Last week, I discovered how wise a choice this book truly was.  Just days after the bombing of the Synagogue in Pittsburgh, Walker and his friend Matthew were scheduled to interview Memphis’ most prominent Rabbi, Micah Greenstein as part of their classwork.  Walker has crossed paths with Rabbi Greenstein through the years when he has spoken at our Episcopal churches, and Matthew is Jewish and knew him, although he did not attend his Synagogue.   Both were extremely excited about going together on the interview.   

Walker and Matthew have a budding friendship which began when I invited Matthew to join Special Friends Fellowship Club at an Alumni dance for Walker’s old school.  “But I’m Jewish!”  he said.  I told him it didn’t matter that we were happy to have him if he wanted to come and make new friends.  It turned out he did, and the Special Friends, many who knew him from school, welcomed him.  It turned out that Matthew really, really wanted to be “best” friends with Walker. Gradually their friendship has grown as Matthew has learned that Walker can be a good friend, if not necessarily his “best friend”, and they have bonded.  I’ve been proud of Walker including Matthew in his group of friends.

The night before the interview, I glanced over the interview questions…I wasn’t sure who had composed them, but they were good questions, and I knew the guys would have a good conversation with the Rabbi, and didn’t think much more about it until after it was all over and I got a note from Rabbi Greenstein with some very complimentary remarks, which I passed on to Darlene.  “It really was profound,” she said.  “I had told Walker that the question, ‘Have you ever felt like an outsider?’ was the most important part, and he really took it seriously.  Micah was really affected by it.  It was a special moment.”

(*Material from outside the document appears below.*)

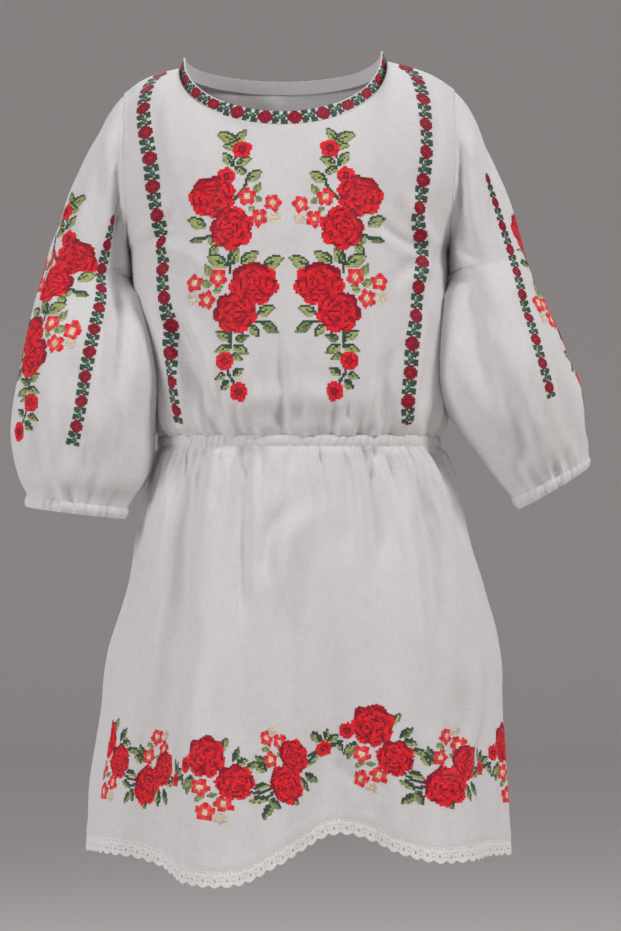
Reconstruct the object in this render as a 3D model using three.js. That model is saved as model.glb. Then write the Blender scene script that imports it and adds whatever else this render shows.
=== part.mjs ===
// A child's embroidered folk dress, about size 110, in the form it takes when worn: a bodice bloused over an
// elastic waist casing, a gathered skirt with a lace hem, and full sleeves drawn in by elastic cuffs.
//
// Millimetres. +X is the wearer's left, -Y the front and +Z up. The origin lies between the shoulders, level with
// the base of the neck, where the wearer holds the dress up. Angles go round the body in degrees: 0 is the
// wearer's left side, 90 the back, 180 the right side and 270 the front.
//
// Every cloth piece starts as a sheet of outer points in rows. The wall is that sheet and a copy of it moved in.

import * as THREE from "three";

// ---------------------------------------------------------------------------------------------------------------
// Driving dimensions

const clothWall = 1.2;
const casingWall = 1.6;
const bandWall = 1.6;
const laceWall = 1.1;
const seamGap = 0.3;

const waistTopZ = -276.5;
const waistBottomZ = -283.5;
const underarmZ = -140;
const seamY = 6; // shoulder seams, behind the middle of the side seams
const armholeDepth = 42; // from the shoulder seam's plane to the front or back of an armhole
const armholeGap = 0.45;

const rightShoulder = { tip: [-121, -27], neck: [-81, -8] }; // [x, z]
const leftShoulder = { tip: [120, -24], neck: [71, -3] };
const shoulderArch = 4.5; // rise of a shoulder seam between its ends
const chestSlope = 6; // how much shallower the bodice would be at the neck if it went on as it is at the armpits
const neckAngle = 51; // where the neck point lies, from the side, in the bodice's columns
const neckFront = { y: -62, z: -56 };
const neckBack = { y: 53, z: -20 };
const neckRound = 0.95; // under 1 makes the neckline fuller than an ellipse
const neckBand = { height: 9.7, lean: 0.34, gap: 0.9 };

const laceDepth = 9.9;
const scallop = { count: 110, depth: 2.2 };

// The bodice from its gathered edge up to the armholes, and the skirt from its own gathered edge down. front and
// back are depths from the plane of the side seams.
const bodiceSections = [
  { z: -276.5, centreX: 6.5, halfWidth: 102, front: 76.5, back: 68.5 },
  { z: -269, centreX: 6, halfWidth: 107, front: 81.5, back: 72.5 },
  { z: -258, centreX: 5.5, halfWidth: 110, front: 85, back: 75.5 },
  { z: -240, centreX: 4.5, halfWidth: 111.5, front: 86.5, back: 77.5 },
  { z: -205, centreX: 3, halfWidth: 113, front: 86, back: 78 },
  { z: -170, centreX: 1, halfWidth: 115, front: 84, back: 77 },
  { z: -140, centreX: -0.5, halfWidth: 116, front: 81, back: 76 },
];
const skirtSections = [
  { z: -283.5, centreX: 6.5, halfWidth: 102, front: 76.5, back: 68.5 },
  { z: -308, centreX: 7.5, halfWidth: 112, front: 86, back: 78 },
  { z: -352, centreX: 9, halfWidth: 122, front: 98, back: 90 },
  { z: -396, centreX: 10.5, halfWidth: 133, front: 107, back: 99 },
  { z: -440, centreX: 10, halfWidth: 141, front: 114, back: 105 },
  { z: -483, centreX: 8.5, halfWidth: 143, front: 119, back: 109 },
  { z: -527, centreX: 7.5, halfWidth: 148, front: 124, back: 113 },
  { z: -560, centreX: 8, halfWidth: 150, front: 127, back: 116 },
  { z: -590, centreX: 8, halfWidth: 151, front: 129, back: 118 },
];
const sectionSquareness = 0.88; // power on the cosine and sine of an ellipse: under 1 squares it a little

// Height of the skirt's cut edge round the hem, where the front is caught up between two folds.
const hemHeights = [
  { angle: 0, z: -568 },
  { angle: 30, z: -571 },
  { angle: 60, z: -568 },
  { angle: 90, z: -571 },
  { angle: 120, z: -568 },
  { angle: 150, z: -570 },
  { angle: 180, z: -566 },
  { angle: 200, z: -560.5 },
  { angle: 217, z: -560 },
  { angle: 229, z: -565.5 },
  { angle: 240, z: -570.5 },
  { angle: 250, z: -573.5 },
  { angle: 258, z: -572 },
  { angle: 266, z: -560 },
  { angle: 275, z: -543.5 },
  { angle: 284, z: -542.5 },
  { angle: 295, z: -554 },
  { angle: 304, z: -560 },
  { angle: 320, z: -560.5 },
  { angle: 342, z: -564.5 },
];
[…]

Just a few days before this interview I had attended a memorial ceremony at our local Jewish Community Center after seeing an invitation on Facebook for those of all faiths to join in remembering those lost about an hour before it began.  I couldn't find anyone to go with me, but I felt strongly that it was important for other faiths to be represented to I rushed our dinner and told big Walker I was going and headed out by myself, something I rarely do.  I found my way into the gathering, sat down by a lovely couple and introduced myself.  They seemed a little puzzled by my presence, and asked me why I was there.  I fumbled for words, and finally said that I felt that an attack on any religion was an attack on all religions.  They thanked me for coming.  Before the service was over so many people had thanked me for attending that I was overcome.  Rabbi Micah was one of the main speakers, and he asked all those of other faiths to stand, and when we did we were warmly applauded, and those around me reached out to touch me or shake my hand.  As I left many others did the same, and in one very moving moment a sweet woman teared up and hugged me and said "You have no idea."  I probably don't, but I'm beginning to.

Can you imagine how it must have felt for a Jewish rabbi, one of the most persecuted religions in the history of the world, to be interviewed by two young men with developmental disabilities, who face discrimination that they aren’t often even aware of, just days after the bombing at Pittsburgh?  It chokes me up to even think about it.

When people wonder about why I am a liberal thinker, and campaign against discrimination of all kinds…this is why.  When they wonder why I cannot abide those who publicly espouse hate of “the other”…any “other”…this is why.  One God made us all just the way we were meant to be.  He made us in all colors, of all faiths, ethnicities, genders, including mixed up genders and non-genders, and He loved us all and called us to love all those others, even the Outsiders, just as much as we love ourselves and the ones who look just like us.  

 Sometimes I feel like an Outsider just for thinking this way, and it makes me sad.  I’m working on loving those who don’t think like I do, because I don’t want them to feel unloved either.  That’s kind of hard, but I’m working on it.  What about you?